La gara a destra col Pp e Vox ha fatto abbandonare la moderazione democratica per diventare sempre più di destra e alla fine gli elettori hanno abbandonato il partito, prima quelli provenienti dai socialisti poi quelli del Pp, tornati all’ovile o andati all’estrema destra di Vox. La normalizzazione dell’estrema destra ha alla fine travolto Ciudadanos ovunque nelle ultime tornate elettorali, e i sondaggi la danno a Madrid sotto al 5 per cento, il minimo per ottenere rappresentazione, perduti per sempre il quasi 20 per cento dei voti e i 26 consiglieri che aveva ottenuto nel 2019. Chi riuscirà a intercettare di più il voto arancione in uscita, tra Psoe, Vox e Pp, otterrà i migliori risultati. I sondaggi disegnano uno scenario nel quale la distanza tra le destre e le sinistre si è accorciata ma non tanto da invertire il percorso che pare condurre alla vittoria delle destre. Dalla mobilitazione del proprio elettorato potenziale dipenderà il risultato delle sinistre. Il ritorno al governo dell’Autonomia dopo 25 anni di potere del Pp non sembra a portata di mano. Ma, per la prima volta da tempo, c’è qualche probabilità.

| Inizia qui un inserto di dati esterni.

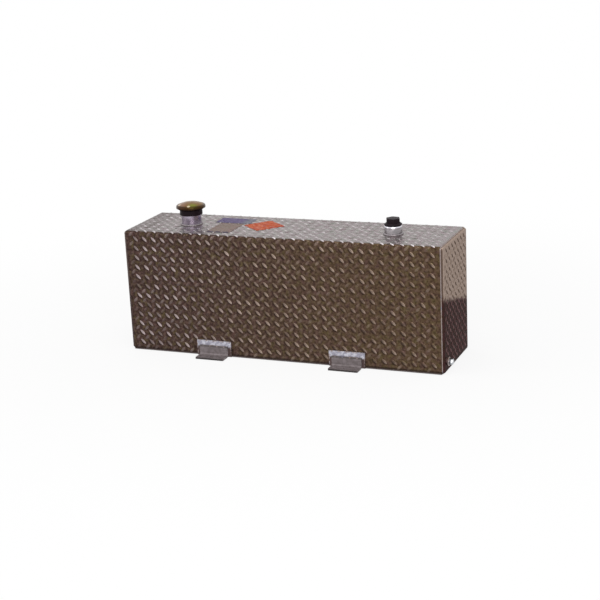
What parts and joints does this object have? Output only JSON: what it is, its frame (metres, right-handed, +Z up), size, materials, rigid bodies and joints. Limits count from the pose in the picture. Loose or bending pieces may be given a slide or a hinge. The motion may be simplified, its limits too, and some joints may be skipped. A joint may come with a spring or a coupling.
{
  "type": "truck bed transfer tank",
  "caption": "Rectangular tread plate fuel tank with a capped filler neck, a plugged pump port, an end drain and bolt-down feet.",
  "frame": {"origin": "middle of the tank's bottom face", "axes": "+X along the tank towards the pump port and drain, -Y to the front, +Z up"},
  "size_m": [1.2377, 0.4088, 0.5408],
  "materials": {
    "tread_plate": "bright rolled tread plate",
    "end_tread_plate": "bright rolled tread plate",
    "mill_aluminium": "mill finish sheet",
    "bracket_aluminium": "mill finish angle and plate",
    "weld_bead": "rippled weld",
    "neck_aluminium": "spun tube, satin",
    "machined_aluminium": "turned bar",
    "gold_plate": "yellow zinc plated pressing",
    "zinc_steel": "bright zinc plated steel",
    "brass": "turned brass",
    "black_moulding": "black moulded plastic",
    "gasket_rubber": "black rubber",
    "blue_label": "printed vinyl, plain field",
    "tan_label": "printed vinyl, plain field",
    "orange_label": "printed vinyl, plain field"
  },
  "bodies": {
    "root": {"tread_wrapper": "tread_plate", "bottom_plate": "mill_aluminium", "bottom_weld_front": "weld_bead", "bottom_weld_back": "weld_bead", "end_pan_left": "end_tread_plate", "end_pan_right": "end_tread_plate", "end_weld_left": "weld_bead", "end_weld_right": "weld_bead", "baffle_left": "mill_aluminium", "baffle_right": "mill_aluminium", "filler_neck": "neck_aluminium", "filler_neck_weld": "weld_bead", "pump_coupling": "machined_aluminium", "pump_coupling_weld": "weld_bead", "drain_bung": "machined_aluminium", "drain_bung_weld": "weld_bead", "label_blue": "blue_label", "label_tan": "tan_label", "label_orange": "orange_label", "pad_front_left": "bracket_aluminium", "pad_weld_front_left": "weld_bead", "bracket_front_left": "bracket_aluminium", "bracket_weld_front_left": "weld_bead", "pad_front_right": "bracket_aluminium", "pad_weld_front_right": "weld_bead", "bracket_front_right": "bracket_aluminium", "bracket_weld_front_right": "weld_bead", "pad_back_left": "bracket_aluminium", "pad_weld_back_left": "weld_bead", "bracket_back_left": "bracket_aluminium", "bracket_weld_back_left": "weld_bead", "pad_back_right": "bracket_aluminium", "pad_weld_back_right": "weld_bead", "bracket_back_right": "bracket_aluminium", "bracket_weld_back_right": "weld_bead"},
    "filler_seal": {"cap_gasket": "gasket_rubber"},
    "filler_cap": {"cap_body": "black_moulding", "cap_cover": "gold_plate", "cap_stem": "zinc_steel", "cap_spring": "zinc_steel", "cap_lock_plate": "zinc_steel", "cap_vent_valve": "brass"},
    "pump_seal": {"pump_plug_gasket": "gasket_rubber"},
    "pump_plug": {"pump_plug": "black_moulding"},
    "drain_seal": {"drain_washer": "gasket_rubber"},
    "drain_plug": {"drain_plug": "zinc_steel"}
  },
  "joints": [
    {"name": "filler_cap_lift", "type": "slide", "parent": "root", "child": "filler_seal", "axis": [0, 0, 1], "range_m": [0, 0.12]},
    {"name": "filler_cap_turn", "type": "hinge", "parent": "filler_seal", "child": "filler_cap", "pos_m": [-0.402, 0, 0.51], "axis": [0, 0, 1], "range_deg": [0, 90]},
    {"name": "pump_plug_lift", "type": "slide", "parent": "root", "child": "pump_seal", "axis": [0, 0, 1], "range_m": [0, 0.08]},
    {"name": "pump_plug_turn", "type": "hinge", "parent": "pump_seal", "child": "pump_plug", "pos_m": [0.386, 0, 0.5], "axis": [0, 0, 1], "continuous": true},
    {"name": "drain_plug_pull", "type": "slide", "parent": "root", "child": "drain_seal", "axis": [1, 0, 0], "range_m": [0, 0.06]},
    {"name": "drain_plug_turn", "type": "hinge", "parent": "drain_seal", "child": "drain_plug", "pos_m": [0.62, -0.101, 0.034], "axis": [1, 0, 0], "continuous": true}
  ]
}
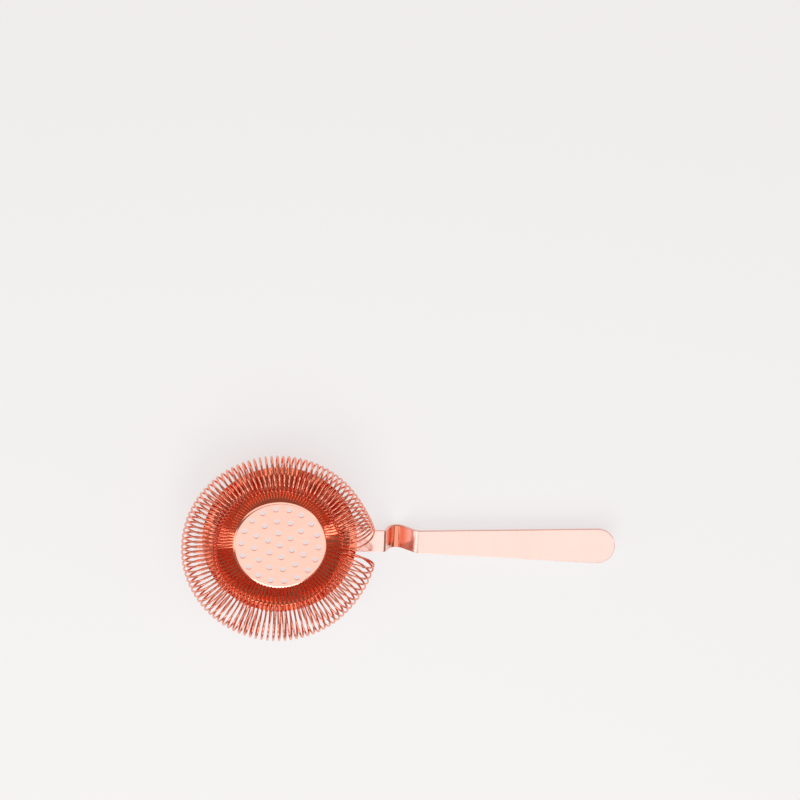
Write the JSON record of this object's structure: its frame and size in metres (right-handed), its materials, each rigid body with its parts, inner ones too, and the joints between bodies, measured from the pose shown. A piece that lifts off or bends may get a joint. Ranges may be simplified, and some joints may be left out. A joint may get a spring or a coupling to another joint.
{
  "type": "hawthorne strainer",
  "caption": "Bar strainer with a pierced dish, a flat handle with a bent finger rest, and a coiled wire spring round the dish that grips the mouth of a shaker tin.",
  "frame": {"origin": "centre of the mouth of the tin that the strainer covers, in the plane of the neck's spring-side face, on the axis of the dish", "axes": "+X along the handle towards its tip, +Z along the dish's axis towards the spring, which points up as the strainer lies here and down into the tin in use, +Y completes a right-handed frame"},
  "size_m": [0.2162, 0.096, 0.0295],
  "materials": {
    "dish_rose_gold": "polished",
    "handle_rose_gold": "satin",
    "spring_wire": "polished"
  },
  "bodies": {
    "strainer": {"dish": "dish_rose_gold", "handle": "handle_rose_gold"},
    "coil": {"spring": "spring_wire"}
  },
  "joints": [
    {"name": "spring_lift_off", "type": "slide", "parent": "strainer", "child": "coil", "axis": [0, 0, 1], "range_m": [0, 0.03]}
  ]
}
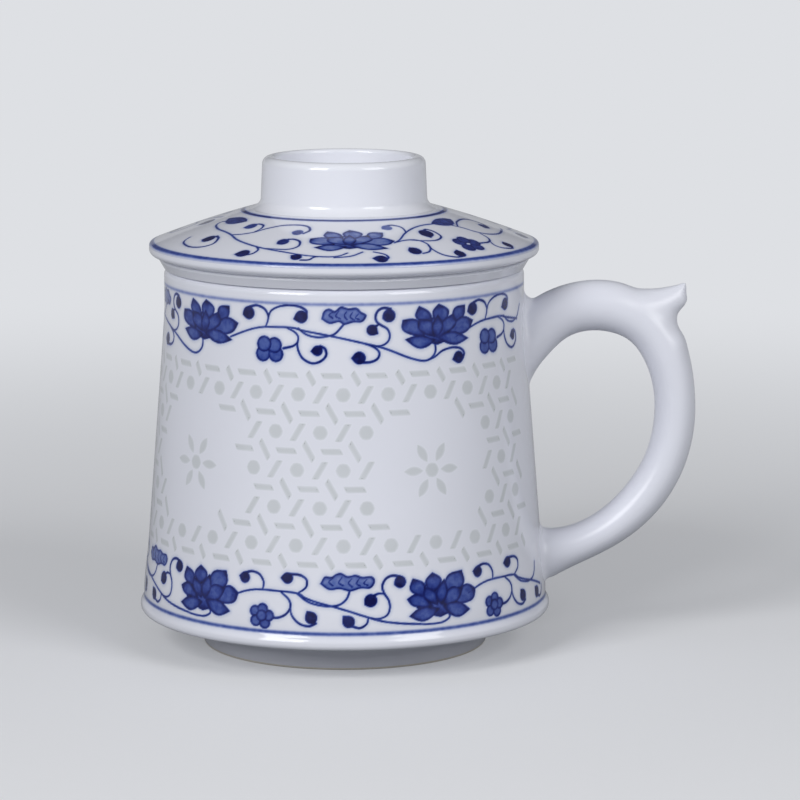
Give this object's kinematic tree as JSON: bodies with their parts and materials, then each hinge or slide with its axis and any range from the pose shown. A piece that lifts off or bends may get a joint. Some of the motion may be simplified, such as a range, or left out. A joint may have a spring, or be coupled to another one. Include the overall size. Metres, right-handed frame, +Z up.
{
  "type": "lidded infuser mug",
  "caption": "Porcelain tea mug with an ear handle, a hanging infuser cup and a domed lid with a hollow ring knob.",
  "frame": {"origin": "centre of the foot ring, on the surface that the mug stands on", "axes": "+Z up along the cup's axis, +X towards the handle, -Y towards the side that is seen with the handle on the right"},
  "size_m": [0.1305, 0.0964, 0.1144],
  "materials": {
    "cup_porcelain": "gloss",
    "window_glaze": "gloss",
    "handle_porcelain": "gloss",
    "infuser_porcelain": "gloss",
    "lid_porcelain": "gloss",
    "knob_porcelain": "gloss"
  },
  "bodies": {
    "cup": {"cup_body": "cup_porcelain", "handle": "handle_porcelain", "rosette_window_glaze": "window_glaze"},
    "infuser": {"infuser_cup": "infuser_porcelain"},
    "lid": {"lid_dome": "lid_porcelain", "lid_knob": "knob_porcelain"}
  },
  "joints": [
    {"name": "infuser_lift", "type": "slide", "parent": "cup", "child": "infuser", "axis": [0, 0, 1], "range_m": [0, 0.065]},
    {"name": "lid_lift", "type": "slide", "parent": "infuser", "child": "lid", "axis": [0, 0, 1], "range_m": [0, 0.03]}
  ]
}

L’ultima volta che le sinistre vinsero nelle urne nella Comunità di Madrid fu nel 2003. Non bastò. Imprenditori legati al Pp riuscirono a “convincere” due consiglieri socialisti, Eduardo Tamayo e María Teresa Sáez, a tradire il partito non presentandosi all’investitura del candidato socialista Rafael Simancas e il Pp mantenne il governo. Oggi, già si moltiplicano i messaggi che mettono in discussione preventivamente l’accettazione di una eventuale vittoria delle sinistre. C’è da dubitare che il voto, qualsiasi sia il risultato, abbasserà le tensioni “guerraciviliste” che dominano la campagna elettorale permanente spagnola.

Nell’immagine d’apertura Il comizio di chiusura della campagna elettorale del Psoe per Ángel Gabilondo. Al centro Pedro Sánchez, presidente del governo e leader del Psoe.